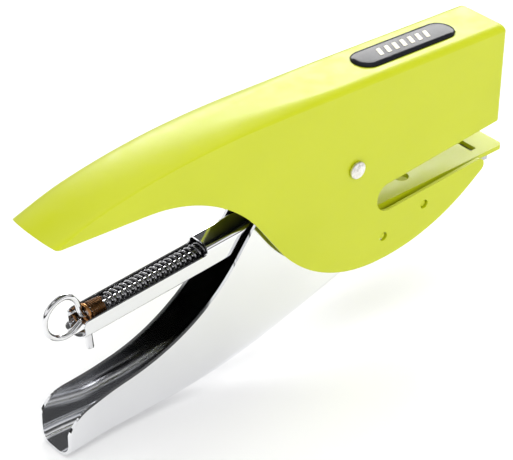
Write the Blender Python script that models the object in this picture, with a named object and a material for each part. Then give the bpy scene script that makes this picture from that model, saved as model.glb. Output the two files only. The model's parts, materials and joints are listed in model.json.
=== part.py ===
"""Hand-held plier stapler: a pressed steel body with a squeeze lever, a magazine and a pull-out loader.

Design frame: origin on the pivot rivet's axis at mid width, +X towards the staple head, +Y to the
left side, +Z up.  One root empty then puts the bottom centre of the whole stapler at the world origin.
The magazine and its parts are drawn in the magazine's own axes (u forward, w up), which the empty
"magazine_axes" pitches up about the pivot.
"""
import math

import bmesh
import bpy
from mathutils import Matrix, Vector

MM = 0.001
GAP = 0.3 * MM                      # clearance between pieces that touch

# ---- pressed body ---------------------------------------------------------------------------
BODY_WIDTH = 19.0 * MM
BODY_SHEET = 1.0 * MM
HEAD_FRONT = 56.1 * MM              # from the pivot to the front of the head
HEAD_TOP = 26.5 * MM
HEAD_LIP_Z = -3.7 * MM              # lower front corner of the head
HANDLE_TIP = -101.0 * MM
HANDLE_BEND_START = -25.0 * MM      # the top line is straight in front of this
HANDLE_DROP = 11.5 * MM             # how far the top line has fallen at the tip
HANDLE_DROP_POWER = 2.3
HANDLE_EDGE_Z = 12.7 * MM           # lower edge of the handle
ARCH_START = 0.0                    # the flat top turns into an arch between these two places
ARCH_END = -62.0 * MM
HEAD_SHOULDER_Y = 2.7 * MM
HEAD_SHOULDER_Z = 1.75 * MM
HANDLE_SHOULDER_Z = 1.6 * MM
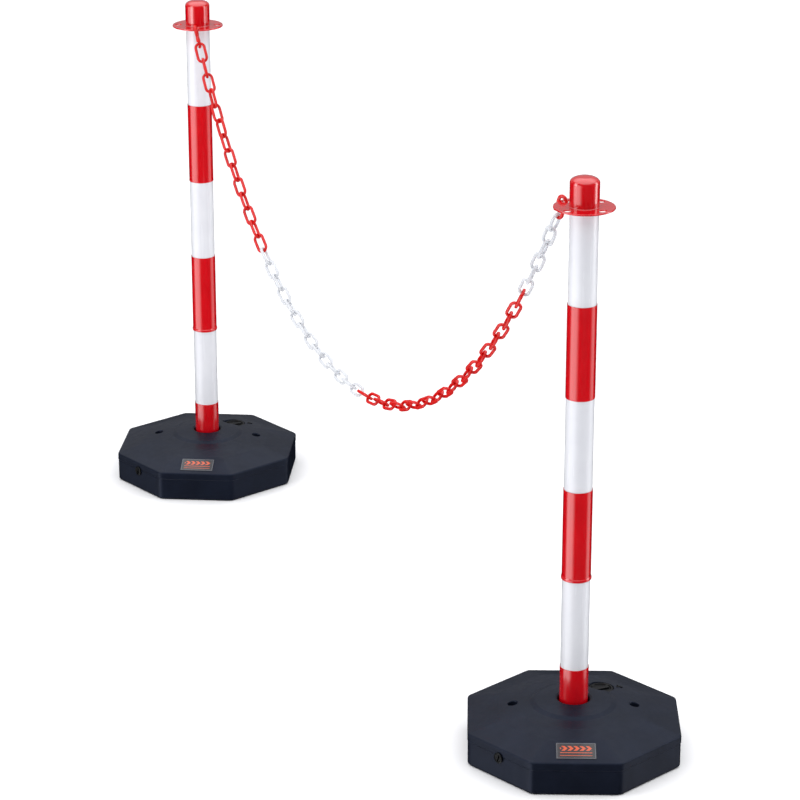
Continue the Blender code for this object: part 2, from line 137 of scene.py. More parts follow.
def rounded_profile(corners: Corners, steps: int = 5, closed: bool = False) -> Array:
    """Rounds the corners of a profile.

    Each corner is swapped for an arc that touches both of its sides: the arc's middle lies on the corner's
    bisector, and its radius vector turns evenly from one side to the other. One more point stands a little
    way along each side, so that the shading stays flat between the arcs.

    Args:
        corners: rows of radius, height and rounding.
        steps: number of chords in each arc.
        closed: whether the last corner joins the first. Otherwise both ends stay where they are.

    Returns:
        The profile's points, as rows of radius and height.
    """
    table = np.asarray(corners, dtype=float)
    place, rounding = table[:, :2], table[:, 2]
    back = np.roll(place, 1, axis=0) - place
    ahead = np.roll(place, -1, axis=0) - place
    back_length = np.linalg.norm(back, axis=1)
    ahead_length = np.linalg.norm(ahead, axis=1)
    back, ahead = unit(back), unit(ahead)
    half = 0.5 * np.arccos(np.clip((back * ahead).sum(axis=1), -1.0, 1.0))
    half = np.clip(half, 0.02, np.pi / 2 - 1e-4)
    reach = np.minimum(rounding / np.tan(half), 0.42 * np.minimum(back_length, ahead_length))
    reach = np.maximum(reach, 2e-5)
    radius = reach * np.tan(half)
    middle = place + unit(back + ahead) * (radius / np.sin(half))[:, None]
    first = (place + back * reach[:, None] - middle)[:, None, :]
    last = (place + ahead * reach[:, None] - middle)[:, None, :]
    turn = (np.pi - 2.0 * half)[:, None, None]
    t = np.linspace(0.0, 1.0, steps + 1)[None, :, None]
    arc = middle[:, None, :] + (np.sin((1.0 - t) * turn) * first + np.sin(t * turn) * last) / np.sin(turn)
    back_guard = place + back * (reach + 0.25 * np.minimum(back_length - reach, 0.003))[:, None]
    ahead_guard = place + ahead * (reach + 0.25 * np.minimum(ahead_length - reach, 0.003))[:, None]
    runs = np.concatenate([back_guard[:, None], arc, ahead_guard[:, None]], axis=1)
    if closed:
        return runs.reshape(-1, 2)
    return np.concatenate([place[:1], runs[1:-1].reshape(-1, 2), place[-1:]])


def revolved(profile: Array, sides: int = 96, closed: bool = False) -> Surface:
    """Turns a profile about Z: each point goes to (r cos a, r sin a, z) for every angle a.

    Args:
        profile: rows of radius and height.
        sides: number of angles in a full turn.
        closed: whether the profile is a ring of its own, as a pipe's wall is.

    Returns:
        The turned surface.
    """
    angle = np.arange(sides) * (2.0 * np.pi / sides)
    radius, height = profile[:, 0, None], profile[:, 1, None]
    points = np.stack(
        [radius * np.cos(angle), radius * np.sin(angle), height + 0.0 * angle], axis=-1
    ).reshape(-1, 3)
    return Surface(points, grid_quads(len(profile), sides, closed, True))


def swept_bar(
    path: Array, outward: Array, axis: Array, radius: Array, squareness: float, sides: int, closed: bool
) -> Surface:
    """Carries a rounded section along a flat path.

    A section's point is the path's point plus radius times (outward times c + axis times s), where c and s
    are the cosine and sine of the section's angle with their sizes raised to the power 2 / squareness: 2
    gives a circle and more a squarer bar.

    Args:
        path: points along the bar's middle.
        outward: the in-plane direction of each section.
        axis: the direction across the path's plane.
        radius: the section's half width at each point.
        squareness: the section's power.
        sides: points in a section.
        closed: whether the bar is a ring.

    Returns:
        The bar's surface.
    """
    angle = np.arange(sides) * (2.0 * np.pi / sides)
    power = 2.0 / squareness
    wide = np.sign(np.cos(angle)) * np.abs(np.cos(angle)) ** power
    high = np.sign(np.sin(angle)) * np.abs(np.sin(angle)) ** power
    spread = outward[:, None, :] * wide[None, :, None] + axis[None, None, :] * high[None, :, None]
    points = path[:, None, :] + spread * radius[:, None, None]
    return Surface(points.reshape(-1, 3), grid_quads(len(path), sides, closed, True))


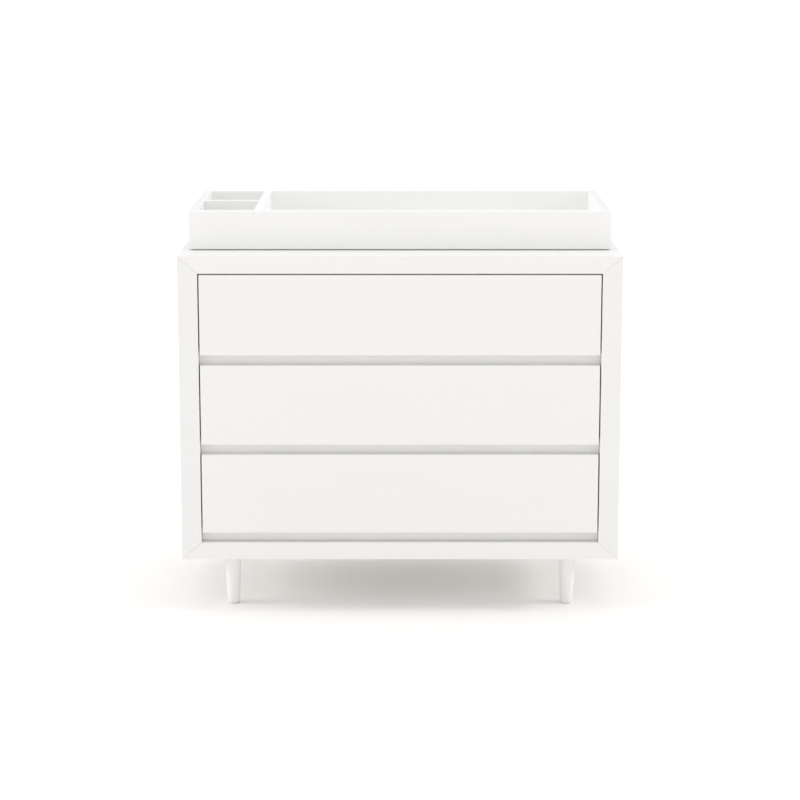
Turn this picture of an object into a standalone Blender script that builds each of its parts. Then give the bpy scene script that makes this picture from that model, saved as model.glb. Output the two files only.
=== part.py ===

Prompt: Return what is listed above, exactly and completely.

Reply:
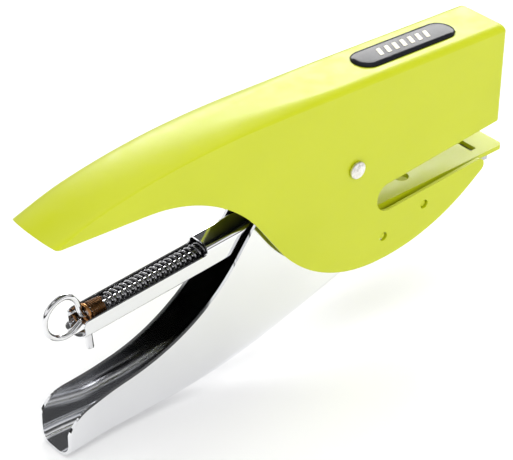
Write the Blender Python script that models the object in this picture, with a named object and a material for each part. Then give the bpy scene script that makes this picture from that model, saved as model.glb. Output the two files only. The model's parts, materials and joints are listed in model.json.
=== part.py ===
"""Hand-held plier stapler: a pressed steel body with a squeeze lever, a magazine and a pull-out loader.

Design frame: origin on the pivot rivet's axis at mid width, +X towards the staple head, +Y to the
left side, +Z up.  One root empty then puts the bottom centre of the whole stapler at the world origin.
The magazine and its parts are drawn in the magazine's own axes (u forward, w up), which the empty
"magazine_axes" pitches up about the pivot.
"""
import math

import bmesh
import bpy
from mathutils import Matrix, Vector

MM = 0.001
GAP = 0.3 * MM                      # clearance between pieces that touch

# ---- pressed body ---------------------------------------------------------------------------
BODY_WIDTH = 19.0 * MM
BODY_SHEET = 1.0 * MM
HEAD_FRONT = 56.1 * MM              # from the pivot to the front of the head
HEAD_TOP = 26.5 * MM
HEAD_LIP_Z = -3.7 * MM              # lower front corner of the head
HANDLE_TIP = -101.0 * MM
HANDLE_BEND_START = -25.0 * MM      # the top line is straight in front of this
HANDLE_DROP = 11.5 * MM             # how far the top line has fallen at the tip
HANDLE_DROP_POWER = 2.3
HANDLE_EDGE_Z = 12.7 * MM           # lower edge of the handle
ARCH_START = 0.0                    # the flat top turns into an arch between these two places
ARCH_END = -62.0 * MM
HEAD_SHOULDER_Y = 2.7 * MM
HEAD_SHOULDER_Z = 1.75 * MM
HANDLE_SHOULDER_Z = 1.6 * MM
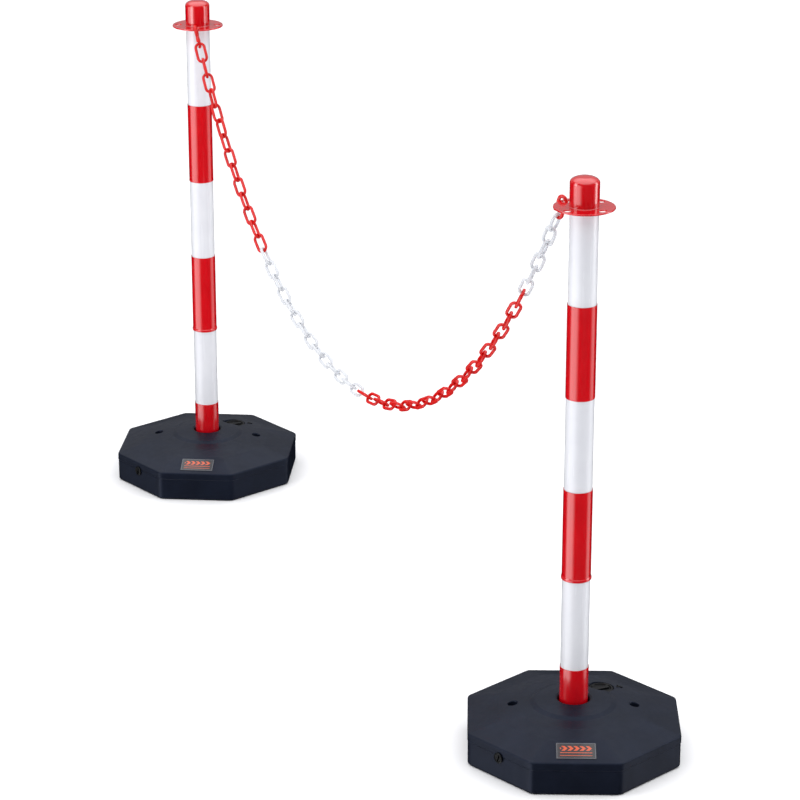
Continue the Blender code for this object: part 2, from line 137 of scene.py. More parts follow.
def rounded_profile(corners: Corners, steps: int = 5, closed: bool = False) -> Array:
    """Rounds the corners of a profile.

    Each corner is swapped for an arc that touches both of its sides: the arc's middle lies on the corner's
    bisector, and its radius vector turns evenly from one side to the other. One more point stands a little
    way along each side, so that the shading stays flat between the arcs.

    Args:
        corners: rows of radius, height and rounding.
        steps: number of chords in each arc.
        closed: whether the last corner joins the first. Otherwise both ends stay where they are.

    Returns:
        The profile's points, as rows of radius and height.
    """
    table = np.asarray(corners, dtype=float)
    place, rounding = table[:, :2], table[:, 2]
    back = np.roll(place, 1, axis=0) - place
    ahead = np.roll(place, -1, axis=0) - place
    back_length = np.linalg.norm(back, axis=1)
    ahead_length = np.linalg.norm(ahead, axis=1)
    back, ahead = unit(back), unit(ahead)
    half = 0.5 * np.arccos(np.clip((back * ahead).sum(axis=1), -1.0, 1.0))
    half = np.clip(half, 0.02, np.pi / 2 - 1e-4)
    reach = np.minimum(rounding / np.tan(half), 0.42 * np.minimum(back_length, ahead_length))
    reach = np.maximum(reach, 2e-5)
    radius = reach * np.tan(half)
    middle = place + unit(back + ahead) * (radius / np.sin(half))[:, None]
    first = (place + back * reach[:, None] - middle)[:, None, :]
    last = (place + ahead * reach[:, None] - middle)[:, None, :]
    turn = (np.pi - 2.0 * half)[:, None, None]
    t = np.linspace(0.0, 1.0, steps + 1)[None, :, None]
    arc = middle[:, None, :] + (np.sin((1.0 - t) * turn) * first + np.sin(t * turn) * last) / np.sin(turn)
    back_guard = place + back * (reach + 0.25 * np.minimum(back_length - reach, 0.003))[:, None]
    ahead_guard = place + ahead * (reach + 0.25 * np.minimum(ahead_length - reach, 0.003))[:, None]
    runs = np.concatenate([back_guard[:, None], arc, ahead_guard[:, None]], axis=1)
    if closed:
        return runs.reshape(-1, 2)
    return np.concatenate([place[:1], runs[1:-1].reshape(-1, 2), place[-1:]])


def revolved(profile: Array, sides: int = 96, closed: bool = False) -> Surface:
    """Turns a profile about Z: each point goes to (r cos a, r sin a, z) for every angle a.

    Args:
        profile: rows of radius and height.
        sides: number of angles in a full turn.
        closed: whether the profile is a ring of its own, as a pipe's wall is.

    Returns:
        The turned surface.
    """
    angle = np.arange(sides) * (2.0 * np.pi / sides)
    radius, height = profile[:, 0, None], profile[:, 1, None]
    points = np.stack(
        [radius * np.cos(angle), radius * np.sin(angle), height + 0.0 * angle], axis=-1
    ).reshape(-1, 3)
    return Surface(points, grid_quads(len(profile), sides, closed, True))


def swept_bar(
    path: Array, outward: Array, axis: Array, radius: Array, squareness: float, sides: int, closed: bool
) -> Surface:
    """Carries a rounded section along a flat path.

    A section's point is the path's point plus radius times (outward times c + axis times s), where c and s
    are the cosine and sine of the section's angle with their sizes raised to the power 2 / squareness: 2
    gives a circle and more a squarer bar.

    Args:
        path: points along the bar's middle.
        outward: the in-plane direction of each section.
        axis: the direction across the path's plane.
        radius: the section's half width at each point.
        squareness: the section's power.
        sides: points in a section.
        closed: whether the bar is a ring.

    Returns:
        The bar's surface.
    """
    angle = np.arange(sides) * (2.0 * np.pi / sides)
    power = 2.0 / squareness
    wide = np.sign(np.cos(angle)) * np.abs(np.cos(angle)) ** power
    high = np.sign(np.sin(angle)) * np.abs(np.sin(angle)) ** power
    spread = outward[:, None, :] * wide[None, :, None] + axis[None, None, :] * high[None, :, None]
    points = path[:, None, :] + spread * radius[:, None, None]
    return Surface(points.reshape(-1, 3), grid_quads(len(path), sides, closed, True))


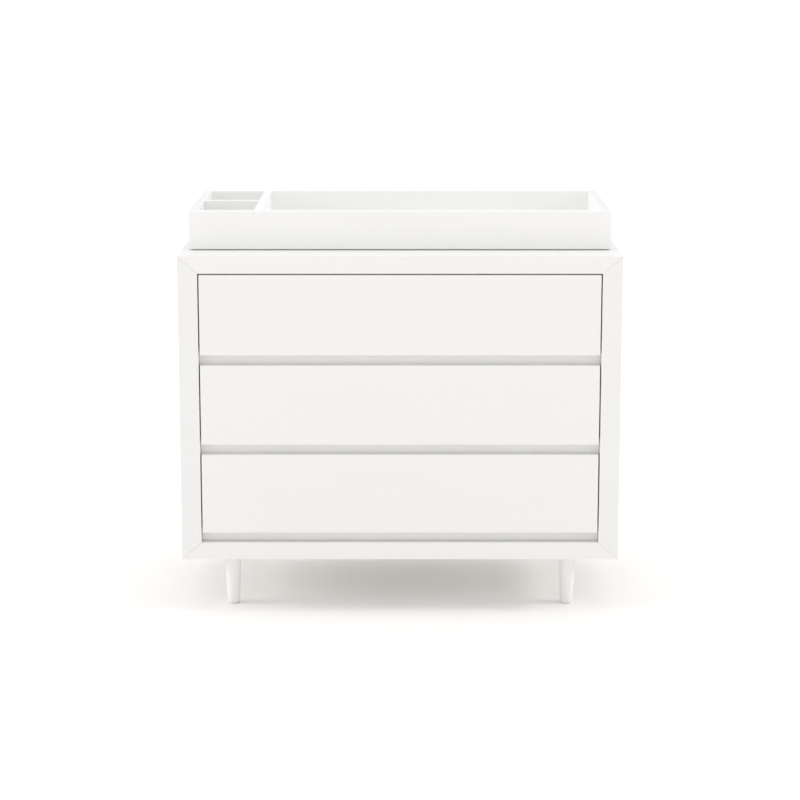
Turn this picture of an object into a standalone Blender script that builds each of its parts. Then give the bpy scene script that makes this picture from that model, saved as model.glb. Output the two files only.
=== part.py ===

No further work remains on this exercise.